Le 28 novembre 2010, les électeurs seront appelés aux urnes pour élire un président, le tiers du sénat et la chambre des députés. Deux sondages ont placé respectivement Mirlande Manigat, Charles Henri Baker  et Michel Martelly en tête des intentions de vote. À moins qu’un évènement  dramatique ait changé la trame électorale, Mirlande Manigat est en lice de devenir la prochaine présidente d’Haïti. L’ex-première dame de la République, professeure de droit constitutionnel, jouit d’une estime et d’un respect confirmés auprès des jeunes, de l’élite intellectuelle et d’une certaine admiration des bailleurs de fonds internationaux. Entourée de Leslie François Manigat, ancien chef d’État en 1988, universitaire de renommée mondiale, tout semble jouer en faveur de celle, esprit autonome de surcroît, qui a renoncé au Sénat de la République lors des  élections de 2006 en guise de protestation contre les magouilles qui ont terni ces joutes ayant consacré Préval président de la République avec moins de 50% + 1 des voix, comme le recommande la constitution de 1987.
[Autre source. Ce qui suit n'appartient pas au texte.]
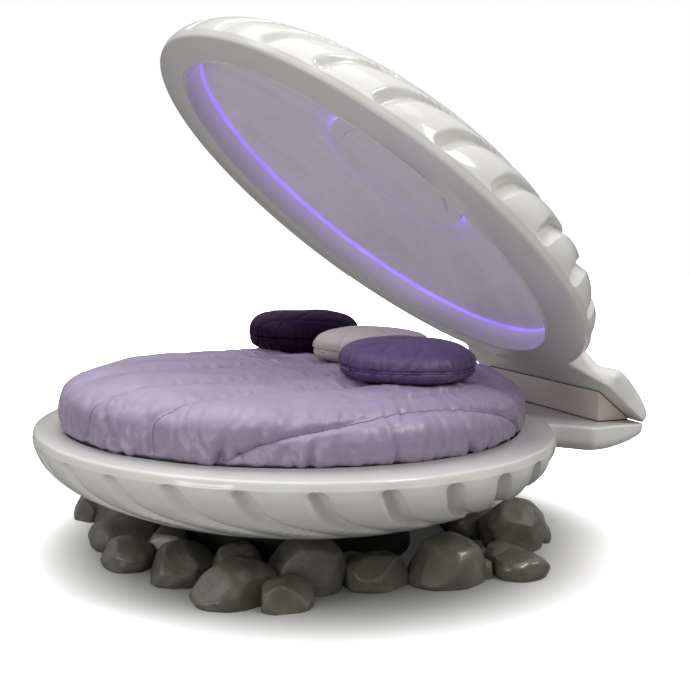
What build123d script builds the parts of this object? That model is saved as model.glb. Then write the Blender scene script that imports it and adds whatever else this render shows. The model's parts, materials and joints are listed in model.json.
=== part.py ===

Au-delà des idéaux de changement prônés par le prochain chef d’état, Haïti a amplement besoin d’une rupture. Celle d’avec l’amateurisme politique, de l’individualisme effréné et immoral, bref d’avec la mise en quarantaine des pratiques coloniales qui se perpétuent dans les relations  tenues entre des compatriotes hérités de la même  fierté de première République noire indépendante. Une réécriture de l’histoire s’impose à la nouvelle équipe gouvernementale. Elle implique des valeurs de transparence, de justice sociale et de pragmatisme réfléchi.  Il va falloir avancer en assurant à chaque Haïtien un repas chaud par jour comme l’a si bien formulé M. Manigat lors de son  passage écourté à la tête du pays et jeter les fondements d’un nouveau pays à travers les structures  d’une éducation adaptée aux réalités haïtiennes, mesurée à l’aune des grands défis de l’heure où l’état est censé prendre avantage des leviers que constituent les nouvelles technologies pour améliorer le développement humain. Assurer les services adéquats comme ceux de l’éducation de base, du logement, de l’accès à la justice à tous ses citoyens. En d’autres termes, on ne peut plus se permettre l’irresponsabilité séculaire de refuser aux masses les moyens fonctionnels  de survie. À la jeunesse l’occasion de réinventer le génie haïtien. Sans oublier que tous les citoyens doivent à long terme  se prendre en main et  se doter  d’un projet de vie à l’intérieur d’un projet de société qui peine à s’élaborer. Ce qui fait dire à plus d’un qu’Haïti est en manque d’un vrai chef d’orchestre.

Peu importe l’issue des scrutins de novembre, l’élan de solidarité de l’équipe internationale va s’estomper là où un leadership haïtien de taille devra émerger. Des objectifs à long et à court termes doivent cohabiter dans l’action pertinente et authentique. D’où notre scepticisme face à la manière dont les fonds de reconstruction sont gérés. L’ensemble des projets ratifiés par la CIRH semblent dépourvus de tout fil conducteur. Cette fragmentation de l’aide en projets épars doivent à long terme nuire comme elle l’a toujours fait au développement harmonieux du pays. L’équipe internationale saura-t-elle comprendre que la rupture est urgente, que les anciens paradigmes qui ont conduit Haïti dans ce gouffre ne devraient plus perdurer. Et que  le mal développement  de ce pays comporte des explications, injustifiées, bien sûr.